There is a little Perspex window that shows the valve inside the mic glowing and when switched on. As this glows a sort of greenish-yellow, it reveals that the glow is actually an LED behind the valve - a pleasant, if perhaps ‘cheesy’ effect that impressed singers. My first ‘gotcha’ was to assume that the logo side was the front, so when I placed the mic in front of the first vocalist, she sounded distant, so I knew that I had placed the mic the wrong way round and that the LCT 940 is more directional than most valve mics when set to cardioid.

The control on the left of the box mixes the signals from the FET and valve stages and a red dot indicates the setting. Polar patterns are set with the right-hand control. Five basic patterns for omni, broad-cardioid, cardioid, super-cardioid, and figure-of-eight, with stages in between are available.

In the space of a week, we used the LCT 940 on a variety of sources, from drum overhead, room mic, various guitars and singers. After that I tested the mic, comparing it to the usual suspects.

At the rock face

In pure valve mode, it came over every bit as open and clear as the best valve mics out there, making it ideal as a room mic, or for ‘breathy’ and close-up vocals. In pure solid state mode, it is clear and precise and very good for such sensitive beasts with complex overtones as piano and acoustic guitar.

We tried a little bit of male voice-over and the proximity effect was warm and smooth. It ‘popped’ significantly less than other mics and with a shield, it didn’t pop at all, despite that the bass-cut filters were not being used. The cradle kept out nearly all mechanical noise that might get in via the stand.

There are three bass-cut slopes (12dB per octave @ 40Hz and 6dB @ 150 and 300Hz) and a pad-switch for -6, -12 and -18dB. There is also an automatic pad function in cases of very loud noises. However, used as a valve mic, it can go to 140dBA, so I could imagine that someone could own this mic all their lives without ever triggering that function - in my time with this mic, a screaming rock vocal certainly wasn’t enough! This mic has a very wide dynamic range.

Tasting, one, two

The handbook claims a frequency response of 20Hz to 20kHz, but in common with most high-end mics, it goes well beyond both figures in both valve and FET mode. At the upper end, at 25kHz it was down 10dB and by 30kHz the signal was almost completely gone. There is an increase of between 3dB and 5dB between 10kHz and 15kHz, depending on which pattern is chosen. This is a function of the capsule and is not effected by choosing valve or FET.

Self-noise is low, 8-9dB as FET and 12-13dB as a valve mic. Sensitivity is the same as for almost every other LDC, so we did not need any extra gain.
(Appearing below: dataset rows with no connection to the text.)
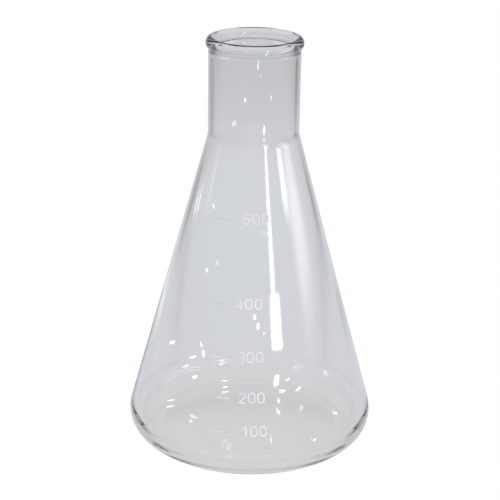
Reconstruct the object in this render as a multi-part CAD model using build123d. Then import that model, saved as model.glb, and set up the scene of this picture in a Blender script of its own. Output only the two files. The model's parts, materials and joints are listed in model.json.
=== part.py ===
from build123d import *
import os
from math import acos, atan2, cos, degrees, hypot, radians, sin, sqrt, tan

# A 500 ml narrow-neck conical (Erlenmeyer) flask of clear borosilicate glass, in millimetres.
#
# The flask is one blown glass vessel that carries a fired white enamel scale: a level line and a
# numeral for each 100 ml, and the unit beside the top numeral. Each print is its own piece.
#
# Frame: +Z runs up the flask's axis, and the origin is on that axis at the height where the foot
# rests. The scale faces -Y, with +X to its right.

# The vessel's outside
HEIGHT = 175.0
BASE_DIAMETER = 105.0
NECK_DIAMETER = 37.7
RIM_DIAMETER = 39.9
RIM_DEPTH = 5.0  # the rim is a rolled bead, a little taller than it is thick
RIM_FILLET = 0.5  # between the bead and the neck, outside and inside
MOUTH_DIAMETER = 31.9  # inside the bead, which also stands a little into the bore
MOUTH_LAND = 1.5  # height of the mouth's straight part, below the middle of the bead
MOUTH_RUNOUT = 2.7  # height over which the mouth widens to the bore
HEEL_RADIUS = 11.0  # round between foot and cone
SHOULDER_RADIUS = 15.0  # round between cone and neck
SHOULDER_HEIGHT = 134.5  # where the cone's line would meet the neck's line

# The vessel's glass
CONE_WALL = 1.9
NECK_WALL = 2.0
FLOOR = 3.2  # thickness at the foot and over the punt
PUNT_DIAMETER = 76.0  # shallow dome pushed up into the foot, inside the ring that it rests on
PUNT_RISE = 2.2

# The enamel scale. Each row is a flat transfer laid on the cone, so its places are flat too: along
# to the right and up the cone's side, from the front.
FILM = 0.08  # thickness of the fired enamel
STROKE = 0.62  # width of every printed line
ROW_HEIGHTS = {100: 22.8, 200: 36.1, 300: 52.1, 400: 73.0, 500: 106.3}  # the numerals' middles
NUMERAL_ALONG = {100: 1.9, 200: 0.8, 300: 0.0, 400: -0.8, 500: 1.5}  # the numerals' middles
NUMERAL_HEIGHT = 4.6
NUMERAL_WIDTH = 3.1  # of one figure
NUMERAL_PITCH = 3.8
ONE_PITCH = 3.1  # a figure 1 is narrow, so it stands closer to its neighbour
LINE_ALONG = -12.6  # the middle of each graduation line
LINE_LENGTH = 9.4
ROW_TILT = 1.0  # degrees that the hand-laid rows rise to the right
UNIT_FROM_NUMERAL = (2.7, -5.3)  # the unit's middle, along and up from the top numeral's
UNIT_HEIGHT = 3.4
UNIT_PITCH = 1.2  # between the four upright strokes of "ml"
SMALL_LETTER = 0.66  # height of the small letter, as a share of the tall one
PRINT_REACH = 2.0  # how far a flat print is pushed through the film, to follow the cone
FILM_MARGIN = 10.0  # the film that prints are cut from runs this far past the end rows

BASE_RADIUS = BASE_DIAMETER / 2
NECK_RADIUS = NECK_DIAMETER / 2
RIM_RADIUS = RIM_DIAMETER / 2
BORE_RADIUS = NECK_RADIUS - NECK_WALL
MOUTH_RADIUS = MOUTH_DIAMETER / 2
RIM_MIDDLE = HEIGHT - RIM_DEPTH / 2
PUNT_RADIUS = PUNT_DIAMETER / 2
PUNT_SPHERE = (PUNT_RADIUS**2 + PUNT_RISE**2) / (2 * PUNT_RISE)
PRINT_ROTATION = radians(ROW_TILT)


def cone_lean():
    """Angle between the cone's side and the axis: the side just touches the heel's round."""
    across = NECK_RADIUS - (BASE_RADIUS - HEEL_RADIUS)
    up = SHOULDER_HEIGHT - HEEL_RADIUS
    return atan2(up, across) - acos(HEEL_RADIUS / hypot(across, up))


LEAN = cone_lean()


def cone_radius(height, depth=0.0):
    """Radius of the cone's outside at a height, or of a surface this deep in the glass."""
    return NECK_RADIUS + (SHOULDER_HEIGHT - height) * tan(LEAN) - depth / cos(LEAN)


# ---------------------------------------------------------------- the glass vessel


def punt_curve(edge_height):
    """The dome of the punt, or of the floor over it, from its edge to its crown on the axis."""
    crown = edge_height + PUNT_RISE
    half = PUNT_RADIUS / 2
    half_height = crown - PUNT_SPHERE + sqrt(PUNT_SPHERE**2 - half**2)
    return ThreePointArc((PUNT_RADIUS, edge_height), (half, half_height), (0, crown))


def outside_curve(top):
    """The outside of the section, from the foot's resting ring up to the bead's underside."""
    return FilletPolyline(
        (PUNT_RADIUS, 0),
        (cone_radius(0), 0),
        (NECK_RADIUS, SHOULDER_HEIGHT),
        top,
        radius=[HEEL_RADIUS, SHOULDER_RADIUS],
    )


def inside_curve(top):
    """The inside of the section, from the bead down to the floor beside the punt."""
    land_end = RIM_MIDDLE - MOUTH_LAND
    shoulder = SHOULDER_HEIGHT + (NECK_WALL - CONE_WALL / cos(LEAN)) / tan(LEAN)
    return FilletPolyline(
        top,
        (MOUTH_RADIUS, land_end),
        (BORE_RADIUS, land_end - MOUTH_RUNOUT),
        (BORE_RADIUS, shoulder),
        (cone_radius(FLOOR, CONE_WALL), FLOOR),
        (PUNT_RADIUS, FLOOR),
        radius=[RIM_FILLET, RIM_FILLET, SHOULDER_RADIUS + NECK_WALL, HEEL_RADIUS - CONE_WALL],
    )


def rim_curve():
    """The rolled bead, from the neck's outside over the lip to the mouth."""
    half_width = (RIM_RADIUS - MOUTH_RADIUS) / 2
    middle = MOUTH_RADIUS + half_width
    start = -degrees(acos((NECK_RADIUS - middle) / half_width))
    return EllipticalCenterArc(
        (middle, RIM_MIDDLE), half_width, RIM_DEPTH / 2, start, arc_size=180 - start
    )


def make_flask_body():
    rim = rim_curve()
    outside = outside_curve(top=rim @ 0)
    inside = inside_curve(top=rim @ 1)
    floor, punt = punt_curve(FLOOR), punt_curve(0)
    axis = Line(floor @ 1, punt @ 1)
    section = make_face(outside + rim + inside + floor + axis + punt)
    under_bead = section.vertices().sort_by_distance(rim @ 0)[0]
    section = fillet(under_bead, RIM_FILLET)
    return revolve(Plane.XZ * section, Axis.Z)


# ---------------------------------------------------------------- the enamel scale


def stroke(*curves):
    """One printed line along these curves, with round ends and corners."""
    ends = [curve @ end for curve in curves for end in (0, 1)]
    dots = [Pos(end.X, end.Y) * Circle(STROKE / 2) for end in ends]
    return Sketch() + [trace(curve, STROKE) for curve in curves] + dots


def figure(digit):
    """One figure of a numeral, as a flat sketch about its own middle."""
    w = (NUMERAL_WIDTH - STROKE) / 2
    h = (NUMERAL_HEIGHT - STROKE) / 2
    if digit == "0":
        top, bottom = CenterArc((0, h - w), w, 0, 180), CenterArc((0, w - h), w, 180, 180)
        return stroke(top, bottom, Line(top @ 1, bottom @ 0), Line(bottom @ 1, top @ 0))
    if digit == "1":
        return stroke(Line((0, -h), (0, h)), Line((0, h), (-0.7 * w, 0.55 * h)))
    if digit == "2":
        top = CenterArc((0, h - w), w, 165, -205)
        return stroke(top, Line(top @ 1, (-w, -h)), Line((-w, -h), (w, -h)))
    if digit == "3":
        middle = w - h / 2
        top = CenterArc((middle, h / 2), h / 2, 145, -235)
        return stroke(top, CenterArc((middle, -h / 2), h / 2, 90, -235))
    if digit == "4":
        upright, bar = 0.4 * w, -0.4 * h
        slope = Line((upright, h), (-w, bar))
        return stroke(slope, Line((-w, bar), (w, bar)), Line((upright, h), (upright, -h)))
    bowl_radius = 0.62 * h
    bowl = CenterArc((w - bowl_radius, bowl_radius - h), bowl_radius, 140, -285)
    corner = (0.9 * (bowl @ 0).X, h)
    return stroke(bowl, Line(bowl @ 0, corner), Line(corner, (0.8 * w, h)))


def unit_letters():
    """The letters m and l, as flat sketches about the middle of the pair."""
    h = (UNIT_HEIGHT - STROKE) / 2
    arch = UNIT_PITCH / 2
    spring = SMALL_LETTER * 2 * h - h - arch  # where the small letter's arches start
    xs = [(column - 1.5) * UNIT_PITCH for column in range(4)]
    legs = [Line((x, -h), (x, spring)) for x in xs[:3]]
    arches = [CenterArc((x + arch, spring), arch, 0, 180) for x in xs[:2]]
    return [stroke(*legs, *arches), stroke(Line((xs[3], -h), (xs[3], h)))]


def transfer_plane(amount, x, y):
    """The plane that touches the cone where one point of a flat row comes to lie.

    x and y run to the right and up from the middle of the row's numeral. The flattened cone is a
    sector about its tip, and the row is straight on it, so away from the front the row leaves the
    level: the plane turns with it.
    """
    tilt = PRINT_ROTATION
    along = NUMERAL_ALONG[amount] + x * cos(tilt) - y * sin(tilt)
    from_tip = cone_radius(ROW_HEIGHTS[amount]) / sin(LEAN)
    down = from_tip - x * sin(tilt) - y * cos(tilt)
    sector_angle = atan2(along, down)
    height = ROW_HEIGHTS[amount] + (from_tip - hypot(along, down)) * cos(LEAN)
    radius = cone_radius(height)
    across, back = sin(sector_angle / sin(LEAN)), -cos(sector_angle / sin(LEAN))
    plane = Plane(
        (radius * across, radius * back, height),
        x_dir=(-back, across, 0),
        z_dir=(cos(LEAN) * across, cos(LEAN) * back, sin(LEAN)),
    )
    return plane.rotated((0, 0, degrees(tilt - sector_angle)))


def make_film():
    """A conical skin on the glass, as thick as the enamel."""
    low = min(ROW_HEIGHTS.values()) - FILM_MARGIN
    high = max(ROW_HEIGHTS.values()) + FILM_MARGIN
    section = make_face(
        Polyline(
            (cone_radius(low), low),
            (cone_radius(low, -FILM), low),
            (cone_radius(high, -FILM), high),
            (cone_radius(high), high),
            close=True,
        )
    )
    return revolve(Plane.XZ * section, Axis.Z)


FILM_SKIN = make_film()


def print_on_glass(sketch, amount, x=0.0, y=0.0):
    """The flat sketch as enamel that follows the cone, at this point of one row."""
    plane = transfer_plane(amount, x, y)
    return extrude(plane * sketch, amount=PRINT_REACH, both=True) & FILM_SKIN


def make_graduation_line(amount):
    half = (LINE_LENGTH - STROKE) / 2
    line = stroke(Line((-half, 0), (half, 0)))
    return print_on_glass(line, amount, LINE_ALONG - NUMERAL_ALONG[amount])


def make_numeral(amount):
    """The three figures of one numeral, each a solid of its own."""
    first, middle, last = str(amount)
    first_pitch = ONE_PITCH if first == "1" else NUMERAL_PITCH
    return Compound(
        [
            print_on_glass(figure(first), amount, -first_pitch),
            print_on_glass(figure(middle), amount),
            print_on_glass(figure(last), amount, NUMERAL_PITCH),
        ]
    )


def make_unit_mark():
    """The unit, below the top numeral's last figure."""
    top = max(ROW_HEIGHTS)
    return Compound([print_on_glass(letter, top, *UNIT_FROM_NUMERAL) for letter in unit_letters()])


# ---------------------------------------------------------------- the pieces

pieces = {"flask_body": make_flask_body(), "unit_mark": make_unit_mark()}
for amount in ROW_HEIGHTS:
    pieces[f"graduation_line_{amount}"] = make_graduation_line(amount)
    pieces[f"numeral_{amount}"] = make_numeral(amount)

os.makedirs("parts", exist_ok=True)
for name, piece in pieces.items():
    export_step(piece, f"parts/{name}.step")
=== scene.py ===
"""Looks of the 500 ml conical flask: clear blown glass with a white enamel scale, on a pale floor."""

import json
import random
from math import acos, atan2, cos, hypot, pi, radians, sin, sqrt, tan

import bmesh
import bpy
from mathutils import Matrix, Vector


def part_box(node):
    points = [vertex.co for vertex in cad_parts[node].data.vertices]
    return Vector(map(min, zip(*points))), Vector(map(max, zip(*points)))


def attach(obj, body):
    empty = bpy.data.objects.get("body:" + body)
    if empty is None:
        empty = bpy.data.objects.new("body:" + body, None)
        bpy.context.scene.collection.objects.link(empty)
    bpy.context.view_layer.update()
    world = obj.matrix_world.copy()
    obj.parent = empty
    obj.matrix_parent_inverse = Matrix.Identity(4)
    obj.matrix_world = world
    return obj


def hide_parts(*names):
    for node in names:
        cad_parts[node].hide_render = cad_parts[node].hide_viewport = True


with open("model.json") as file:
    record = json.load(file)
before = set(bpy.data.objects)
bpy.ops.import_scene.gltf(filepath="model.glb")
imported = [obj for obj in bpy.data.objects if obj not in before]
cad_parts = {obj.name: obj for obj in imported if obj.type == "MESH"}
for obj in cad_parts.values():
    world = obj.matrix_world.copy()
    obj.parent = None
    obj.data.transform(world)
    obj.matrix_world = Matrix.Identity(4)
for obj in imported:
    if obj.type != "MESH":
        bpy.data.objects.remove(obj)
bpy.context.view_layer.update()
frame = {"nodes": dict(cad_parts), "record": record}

MM = 0.001
MOUNTS = {mount["name"]: mount for mount in frame["record"]["mounts"]}
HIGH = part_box("flask_body")[1]

# The vessel, in metres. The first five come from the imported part, and the others repeat its section.
HEIGHT = HIGH.z
BASE_RADIUS = HIGH.x
NECK_RADIUS = MOUNTS["neck_grip"]["dims"]["r_mm"] * MM
MOUTH_RADIUS = MOUNTS["neck_mouth"]["dims"]["r_mm"] * MM
MOUTH_LAND = MOUNTS["neck_mouth"]["dims"]["length_mm"] * MM
MOUTH_RUNOUT = 2.7 * MM
RIM_RADIUS = NECK_RADIUS + 1.10 * MM
RIM_DEPTH = 5.0 * MM
RIM_FILLET = 0.5 * MM
HEEL_RADIUS = 11.0 * MM
SHOULDER_RADIUS = 15.0 * MM
SHOULDER_HEIGHT = 134.5 * MM
CONE_WALL = 1.9 * MM
NECK_WALL = 2.0 * MM
BORE_RADIUS = NECK_RADIUS - NECK_WALL
FLOOR = 3.2 * MM
PUNT_RADIUS = 38.0 * MM
PUNT_RISE = 2.2 * MM

# How finely the glass is cut into faces: steps round an arc and along a straight run, in metres, and
# counts over the bead, along the punt's dome and round the axis.
ARC_STEP = 0.4 * MM
RUN_STEP = 2 * MM
BEAD_STEPS = 48
DOME_STEPS = 30
TURN_STEPS = 256

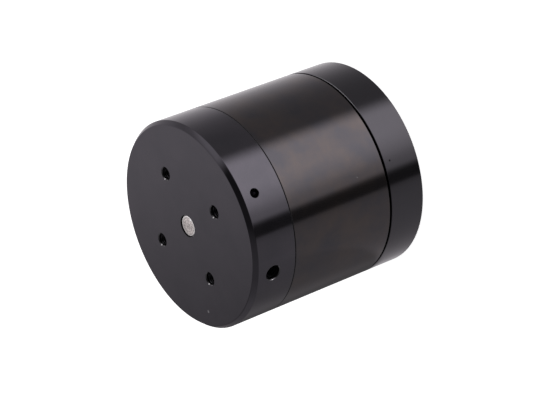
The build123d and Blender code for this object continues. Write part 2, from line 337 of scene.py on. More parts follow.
def make_cap():
    """The front cap with its tapped output holes, rim holes and a small punched dot."""
    spigot_r = body_r - RING_WALL - BOND_GAP
    plate_z = motor_len - CAP_PLATE
    bore_r = shaft_r + SHAFT_FIT
    hub_z = plate_z - CAP_HUB_DROP
    cap = lathe("cap_shell", [
        (bore_r, hub_z, 0),
        (CAP_HUB_R, hub_z, 0),
        (CAP_HUB_R, plate_z, 0),
        (spigot_r - CAP_SPIGOT_WALL, plate_z, 0),
        (spigot_r - CAP_SPIGOT_WALL, cap_low.z, 0),
        (spigot_r, cap_low.z, 0),
        (spigot_r, ring_high.z, 0),
        (body_r, ring_high.z, SEAM_BREAK),
        (body_r, motor_len - FACE_CHAMFER_AXIAL, EDGE_SOFTNESS),
        (body_r - FACE_CHAMFER_RADIAL, motor_len, EDGE_SOFTNESS),
        (bore_r + MOUTH_CHAMFER, motor_len, 0),
        (bore_r, motor_len - MOUTH_CHAMFER, 0),
    ])
    radius = output_holes["hole_r_mm"] * MM
    spots = hole_places(output_holes, motor_len)
    grub_spot = outward(0, body_r, grub_z)
    spanner_spot = outward(SPANNER_ANGLE, body_r, motor_len - SPANNER_FROM_FACE)
    dot_spot = upright(DOT_ANGLE, DOT_RING_R, motor_len)
    cutters = [place(drill(radius, OUTPUT_DEPTH), spot) for spot in spots]
    cutters.append(place(drill(GRUB_R, body_r - shaft_r), grub_spot))
    cutters.append(place(drill(SPANNER_R, SPANNER_DEPTH, SPANNER_CHAMFER), spanner_spot))
    cutters.append(place(punch(DOT_R, DOT_DEPTH), dot_spot))
    cut(cap, cutters)
    threads = [
        place(thread(radius, FINE_PITCH, -THREAD_START, -OUTPUT_DEPTH), spot) for spot in spots
    ]
    grub_thread = thread(GRUB_R, COARSE_PITCH, -GRUB_THREAD_START, grub_high.x - body_r)
    threads.append(place(grub_thread, grub_spot))
    return finish_shading(cap), finish_shading(joined("cap_threads", threads))


def make_ring():
    """The steel ring between the cap and the running gap, with one fleck on its side."""
    inner_r = body_r - RING_WALL
    ring = lathe("ring_shell", [
        (inner_r, ring_rear_z, RING_REAR_BREAK),
        (body_r, ring_rear_z, RING_REAR_BREAK),
        (body_r, ring_front_z, SEAM_BREAK),
        (inner_r, ring_front_z, 0),
    ])
    angle, z = RING_FLECK
    cut(ring, [place(punch(NICK_R, NICK_DEPTH), outward(angle, body_r, z))])
    return finish_shading(ring)


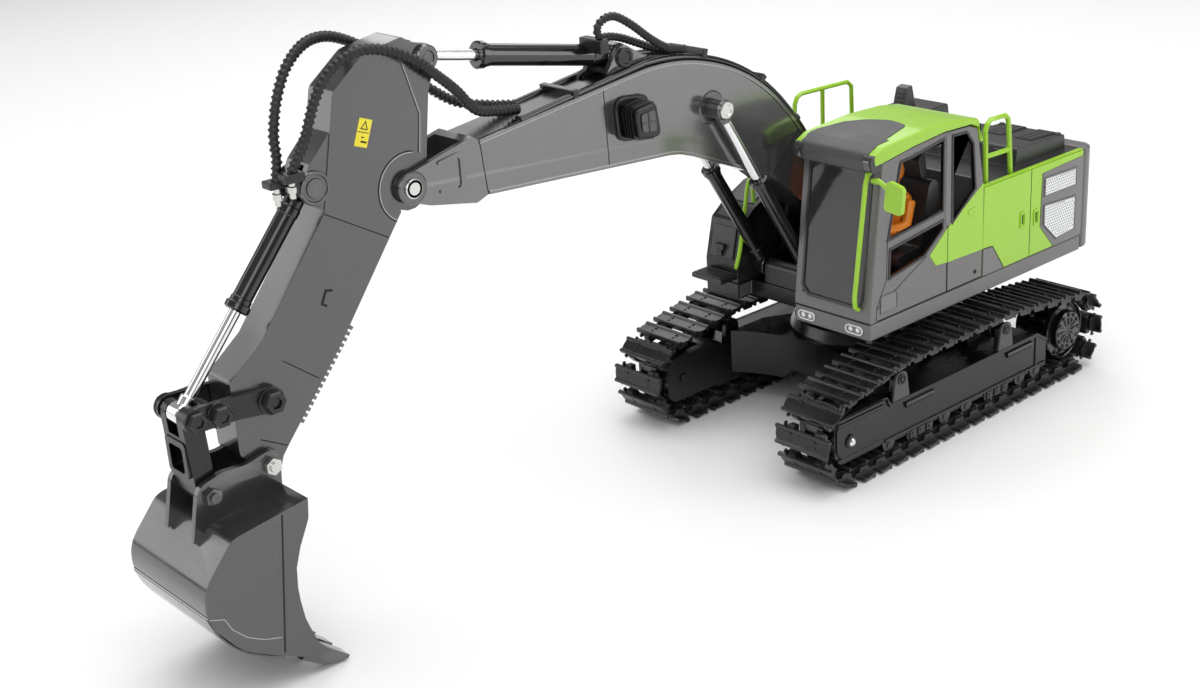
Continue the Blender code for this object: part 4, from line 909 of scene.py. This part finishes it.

The polar patterns really lived up to the measurements given in the handbook and differences in directionality between the frequencies only begin to show above 3kHz.


I just loved this mic. The high quality of the construction was matched by the high quality of the sound. Everything we used it on, sounded good, especially vocals and this is where I believe the LCT 940 will find most of its fans. It is good on everything, but it excels as a vocal mic.

The idea of having a remote control over polar pattern, attenuation and valve and/or solid state is brilliant. It means you can be sitting in the control room and be able to change the microphone according to what you are hearing without having to run out into the live room to push those little switches back and forth (by which time, I tend to forget what things sounded like in the first place!) Just flipping back and forth between patterns and mixing valve and FET and being able to listen to those changes as they take place, is ideal for recording critical vocals, or indeed anything else where you just need to be able to listen to the results as changes are made. Somebody should have come up with this idea ages ago! (If you do intend having the remote in the control room, check that the supplied eight meter cable is enough - you may need an extension!)

Overall, this mic is keenly priced, placing it at a sweet-point where it is nose-to-nose with some solid state LDC classics on the one hand and considerably cheaper than the better valve mics. It is however, every bit as good as the best in both classes - a sort of two-for-the-price-of-one!